Quantifying the Austral Jet Stream Response to Stratospheric Ozone and Greenhouse Gases

We explore the impact of anthropogenic forcing on the austral jet stream in comprehensive climate models, focusing on the summer, the period of the year when stratospheric ozone loss and recovery have been shown to impact the troposphere. We find that the multimodel mean response of the jet stream to greenhouse gases and ozone is fairly comparable across three recent multimodel datasets: the Chemistry Climate Model Validation Activity 2 (CCMVal2) and Coupled Model Intercomparison Projects, Phases 3 and 5 (CMIP3 and CMIP5). A simple model of the response based on temperature trends in the polar stratosphere (which are primarily driven by stratospheric ozone changes) and tropical upper troposphere (which are driven by increased greenhouse gas forcing) allows us to attribute the jet response. The simple framework suggests that trends in the jet are driven by changes in the temperature gradient in the upper troposphere and lower stratosphere, so that the jet responds similarly when the tropics warm or the polar stratosphere cools.
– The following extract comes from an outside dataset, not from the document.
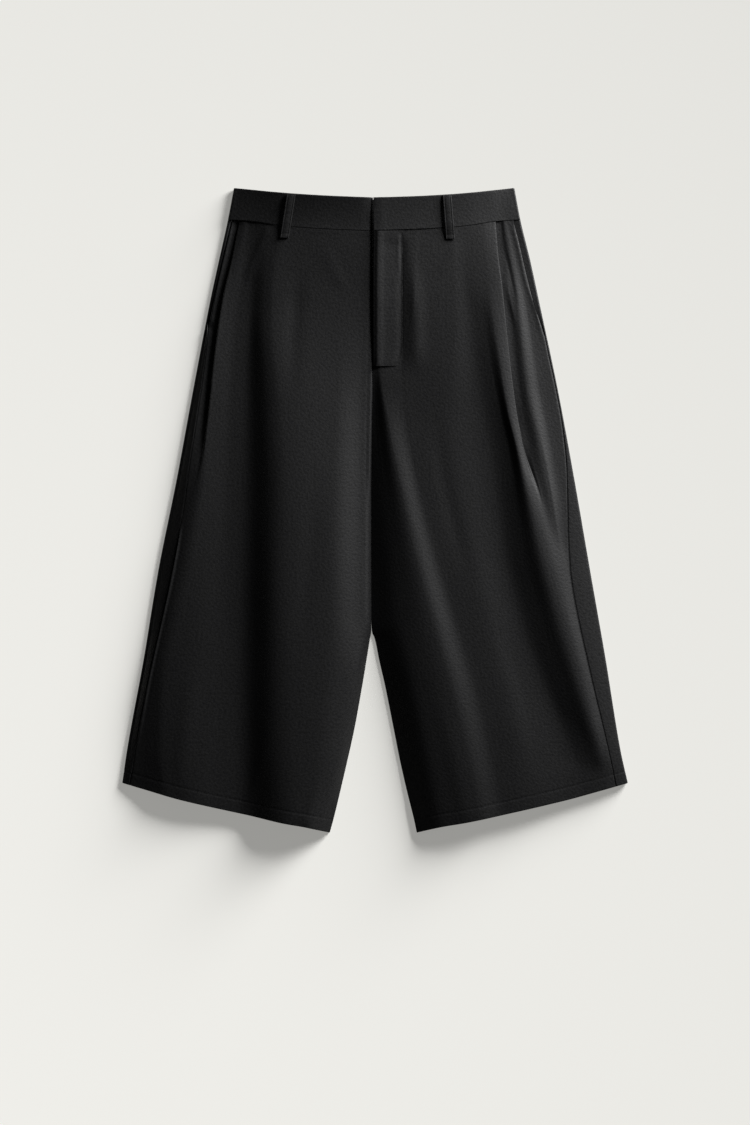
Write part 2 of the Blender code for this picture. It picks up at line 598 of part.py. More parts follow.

Consistent with previous studies, the analysis suggests that ozone has dominated changes in temperature to date, and that ozone and greenhouse gases will largely offset each other in the future. There is considerable spread, however, among the various climate models. The simple model allows us to separate uncertainty that stems from differences in the temperature response (related to differences in climate sensitivity and ozone forcing), and differences in the circulation response to a given temperature change. This latter effect, which we term a ``circulation sensitivity'' to differentiate it from climate sensitivity, is related to differences in stratosphere-troposphere coupling and large scale dynamics.